** Start of Provided material **

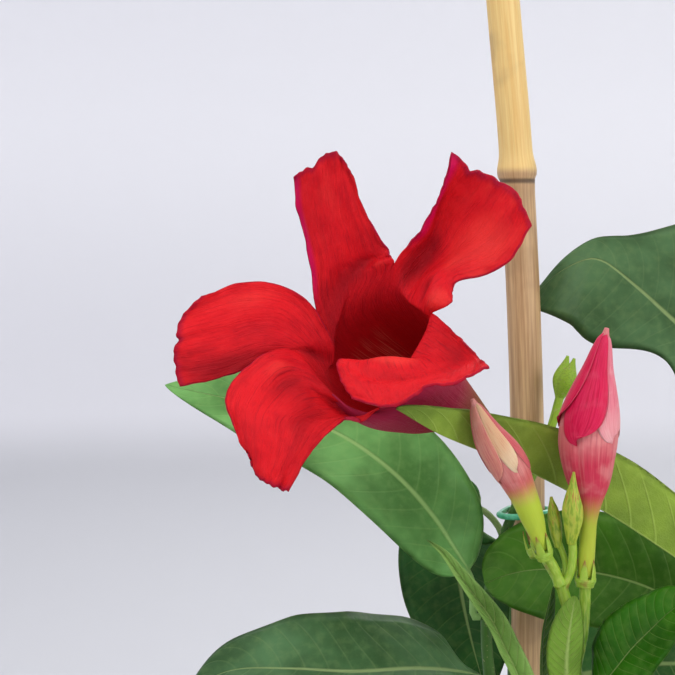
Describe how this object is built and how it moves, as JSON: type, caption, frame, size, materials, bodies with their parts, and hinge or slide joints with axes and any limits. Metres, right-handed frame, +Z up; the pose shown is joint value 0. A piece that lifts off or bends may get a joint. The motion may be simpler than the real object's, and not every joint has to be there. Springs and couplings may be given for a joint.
{
  "type": "potted climbing plant",
  "caption": "Young climbing plant with glossy oval leaves and a red trumpet flower with rolled buds, tied to a bamboo cane in a round clay pot.",
  "frame": {"origin": "middle of the pot's underside, on the surface that it stands on", "axes": "+Z up along the plant; -Y towards the side that the open flower looks to; +X to the right seen from that side"},
  "size_m": [0.2446, 0.1911, 0.5204],
  "materials": {
    "clay": "matte fired clay",
    "soil": "rough crumbs",
    "cane": "satin, streaked",
    "stem": "satin",
    "shoot": "satin",
    "leaf": "glossy above, matte below",
    "young_leaf": "satin",
    "petal": "soft satin",
    "cone": "matte",
    "bud": "satin",
    "bud_pale": "satin",
    "tie": "soft, slightly shiny"
  },
  "bodies": {
    "root": {"pot": "clay", "soil": "soil", "cane": "cane", "vine_main": "stem", "vine_back": "stem", "vine_right": "stem", "flower_shoot": "shoot", "corolla": "petal", "anther_cone": "cone", "bud_right": "bud", "bud_left": "bud_pale", "leaf_crossing": "leaf", "leaf_upper_right": "leaf", "leaf_left_large": "leaf", "leaf_bottom_left": "leaf", "leaf_hanging": "leaf", "leaf_behind_bunch": "leaf", "leaf_right_glossy": "leaf", "leaf_folded": "leaf", "leaf_01": "leaf", "leaf_02": "leaf", "leaf_03": "leaf", "leaf_04": "leaf", "leaf_05": "leaf", "leaf_06": "leaf", "leaf_07": "leaf", "leaf_08": "leaf", "leaf_09": "leaf", "leaf_10": "leaf", "leaf_11": "leaf", "leaf_12": "leaf", "leaf_13": "leaf", "leaf_14": "leaf", "leaf_15": "leaf", "leaf_16": "leaf", "leaf_17": "leaf", "leaf_18": "leaf", "leaf_young_front": "young_leaf", "leaf_young_side": "young_leaf", "tie_upper": "tie", "tie_lower": "tie"}
  },
  "joints": []
}
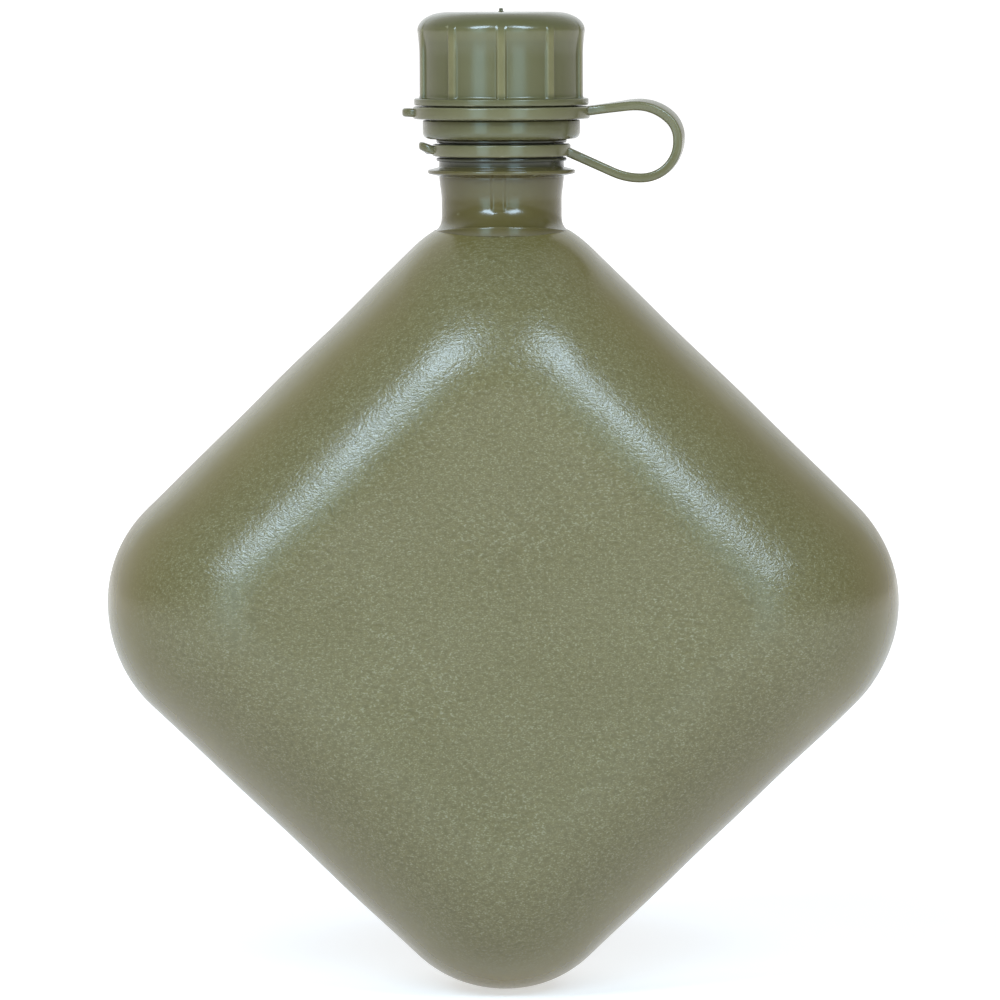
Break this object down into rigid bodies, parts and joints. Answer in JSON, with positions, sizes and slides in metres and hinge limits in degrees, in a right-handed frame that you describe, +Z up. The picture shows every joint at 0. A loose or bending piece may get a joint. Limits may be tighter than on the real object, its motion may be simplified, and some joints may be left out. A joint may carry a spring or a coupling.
{
  "type": "collapsible canteen",
  "caption": "Soft square canteen stood on its corner, with a short threaded neck, ribbed screw cap and a looped keeper strap.",
  "frame": {"origin": "under the middle of the bladder, level with its lowest corner", "axes": "+Z up along the neck, -Y out of the broad front face, +X towards the strap's loop"},
  "size_m": [0.2058, 0.093, 0.2552],
  "materials": {
    "bladder": "pebbled olive soft plastic, satin",
    "fittings": "smooth olive moulded plastic, semi-gloss",
    "strap": "smooth flexible olive plastic, semi-gloss",
    "gasket": "matt black rubber"
  },
  "bodies": {
    "bottle": {"bladder": "bladder", "neck_spout": "fittings"},
    "neck_ring": {"strap_neck_ring": "strap", "strap_band": "strap"},
    "cap_ring": {"strap_cap_ring": "strap"},
    "gasket": {"cap_gasket": "gasket"},
    "cap": {"cap": "fittings"}
  },
  "joints": [
    {"name": "strap_swivel", "type": "hinge", "parent": "bottle", "child": "neck_ring", "pos_m": [0, 0, 0.2185], "axis": [0, 0, 1], "continuous": true},
    {"name": "ring_lift", "type": "slide", "parent": "neck_ring", "child": "cap_ring", "axis": [0, 0, 1], "range_m": [0, 0.0301]},
    {"name": "gasket_lift", "type": "slide", "parent": "bottle", "child": "gasket", "axis": [0, 0, 1], "range_m": [0, 0.0301]},
    {"name": "cap_turn", "type": "hinge", "parent": "gasket", "child": "cap", "pos_m": [0, 0, 0.238], "axis": [0, 0, 1], "range_deg": [0, 1800]}
  ],
  "couplings": [
    {"joint": "ring_lift", "follows": "cap_turn", "m_per_rad": 0.00095493},
    {"joint": "gasket_lift", "follows": "cap_turn", "m_per_rad": 0.00095493}
  ]
}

** End of Provided material **

What you should do: Select and copy every line of the listing with the word "handed".

Result of this task:
Describe how this object is built and how it moves, as JSON: type, caption, frame, size, materials, bodies with their parts, and hinge or slide joints with axes and any limits. Metres, right-handed frame, +Z up; the pose shown is joint value 0. A piece that lifts off or bends may get a joint. The motion may be simpler than the real object's, and not every joint has to be there. Springs and couplings may be given for a joint.
Break this object down into rigid bodies, parts and joints. Answer in JSON, with positions, sizes and slides in metres and hinge limits in degrees, in a right-handed frame that you describe, +Z up. The picture shows every joint at 0. A loose or bending piece may get a joint. Limits may be tighter than on the real object, its motion may be simplified, and some joints may be left out. A joint may carry a spring or a coupling.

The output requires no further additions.